Northerners Dominate Sierra Leone's Next Government

A government official in Sierra Leone says parliament will this week screen 20 ministers nominated by recently-elected president Ernest Koroma. He says the selected ministers come from a broad background with a range of abilities. But analysts say the limited number of women and southerners nominated by the president is disappointing. Selah Hennessy reports from the VOA West Africa bureau in Dakar.

President Koroma, leader of the All People's Co ngress or APC, announced ten new ministerial nominees on Saturday, after an initial ten last Monday.

APC National Organizing Secretary Alimamy Koroma says parliament will review the nominations this week. "The next stage will be for these nominees of the president to appear before the screening committee of parliament, to go through their profiles and to form an opinion and recommend to parliament for final approval," he said.

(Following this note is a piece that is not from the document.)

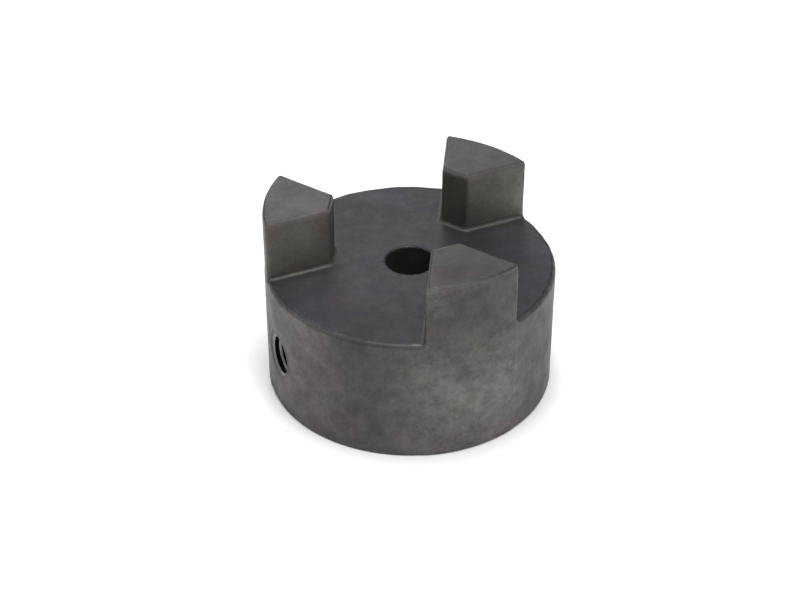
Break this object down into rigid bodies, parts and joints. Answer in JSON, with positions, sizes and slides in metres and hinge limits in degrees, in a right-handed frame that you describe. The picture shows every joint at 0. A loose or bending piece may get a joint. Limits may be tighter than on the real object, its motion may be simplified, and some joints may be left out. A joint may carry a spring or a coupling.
{
  "type": "jaw coupling hub",
  "caption": "Jaw coupling hub: thick disc with a plain central bore, tapered jaws standing on one face, and a socket set screw in a tapped side hole that clamps it to a shaft.",
  "frame": {"origin": "centre of the flat back face, on the bore's axis", "axes": "+Z along the bore from the back face towards the jaw tips; -X out of the tapped hole along the set screw; one jaw points to -Y, the other two to +30 and +150 degrees from +X"},
  "size_m": [0.0536, 0.0536, 0.0362],
  "materials": {
    "hub_iron": "matt dark grey sintered iron, faintly mottled, with brown tints on the jaws",
    "screw_steel": "black oxide alloy steel"
  },
  "bodies": {
    "hub": {"hub": "hub_iron"},
    "set_screw": {"set_screw": "screw_steel"}
  },
  "joints": [
    {"name": "set_screw_travel", "type": "slide", "parent": "hub", "child": "set_screw", "axis": [-1, 0, 0], "range_m": [-0.00141, 0.01834]}
  ]
}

He says if the ministers are approved, they will take up their posts immediately.

He says the selected ministers come with a broad range of experience. "Some are internationally based, meaning working with the United Nations; others have worked with institutions here in Sierra Leone; others have served as members of parliament, and so on and so forth-so there is a mixture," he said.

Three of the nominated ministers are women. No-one from the main opposition party, the Sierra Leone People's Party or SLPP, was selected. But Mr. Koroma did elect four people from the South, a traditional strong-hold of the SLPP.

Koroma says it is not important which party each minister comes from. What does matter, he says, is that each minister serves the interests of the nation. "We have to work together to govern this country. It is not a matter of just saying let us have SLPP in the government. We need nationals to lead this country and for them to serve the country and the civil world -- that is really the bottom line," he said.

But Frances Fortune, the head of Sierra Leone based non-governmental organization National Election Watch, says she fears the nation is not being fully represented with this cabinet. She says northerners are over-represented. "The predominance of the 19 ministers who have been announced are all from the north. If you are talking about national reconciliation and trying to put together a divided country it does not look very much like that," she said.

And she says she is disappointed by the number of women selected. "There are a lot of very good women here who have done a lot of very good work on the electoral process and the political process. And in the members of parliament we actually lost ground in this particular parliament and so to balance that out, I would have expected more women in the cabinet," she said.

Ernest Koroma beat the SLPP party candidate Solomon Berewa in a September run-off. He has promised to fight corruption and alleviate poverty in the war-ravaged country.

Sierra Leone is still struggling to recover from a decade-long civil war that ended in 2002, leaving some 50,000 people dead.